Dior Forever Skin Perfect foundation stick, £48, dior.com
Charlotte Tilbury Unreal Skin Sheer Glow Tint Hydrating Foundation Stick, £35, charlottetilbury.com

Eldridge says that “now the consumer is king and it’s all about what [is] easy to use. They want a product to blend within seconds, to feel non-greasy, to go on seamlessly, to last, to look like real skin.” Another boon is the easy mid-afternoon make-up refresh with a product that can be reapplied without looking heavy. That’s often preferable to applying a thicker layer of foundation in the morning in the hope it’ll last throughout the working day.

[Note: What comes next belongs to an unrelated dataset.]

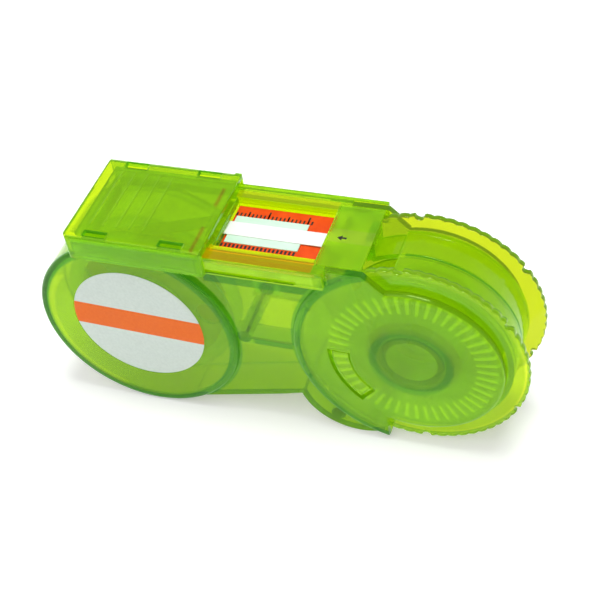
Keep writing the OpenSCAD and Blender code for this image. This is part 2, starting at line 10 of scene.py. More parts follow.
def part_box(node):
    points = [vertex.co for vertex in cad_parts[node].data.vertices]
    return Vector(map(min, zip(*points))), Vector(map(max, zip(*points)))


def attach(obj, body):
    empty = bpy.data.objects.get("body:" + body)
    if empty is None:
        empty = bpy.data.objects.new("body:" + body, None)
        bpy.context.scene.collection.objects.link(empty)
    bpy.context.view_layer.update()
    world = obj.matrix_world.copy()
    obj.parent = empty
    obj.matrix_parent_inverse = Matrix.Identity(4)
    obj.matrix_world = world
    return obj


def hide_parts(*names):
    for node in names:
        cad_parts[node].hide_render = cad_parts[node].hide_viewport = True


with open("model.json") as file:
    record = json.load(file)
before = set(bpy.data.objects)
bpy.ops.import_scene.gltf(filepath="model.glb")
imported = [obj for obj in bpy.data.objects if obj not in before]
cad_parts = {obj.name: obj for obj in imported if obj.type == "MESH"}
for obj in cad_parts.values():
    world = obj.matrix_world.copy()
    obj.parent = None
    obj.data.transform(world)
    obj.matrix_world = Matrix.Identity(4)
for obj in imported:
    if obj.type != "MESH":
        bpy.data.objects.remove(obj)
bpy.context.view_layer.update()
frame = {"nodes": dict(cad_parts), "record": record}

But what does the stick say about what we want from our make-up now? Several brands and make-up artists talk about “swiping” it across your face — the Charlotte Tilbury website boasts an “easy 15-second application! Just swipe, blend and go!” — and there’s something about the smartphone-style movement that seems to be embedded in the psyche now, even when it comes to cosmetics. It’s modern, instantaneous . . . perhaps even treating the face as a touchscreen. Maybe better to dwell on the convenience factor than the concept of the digital face.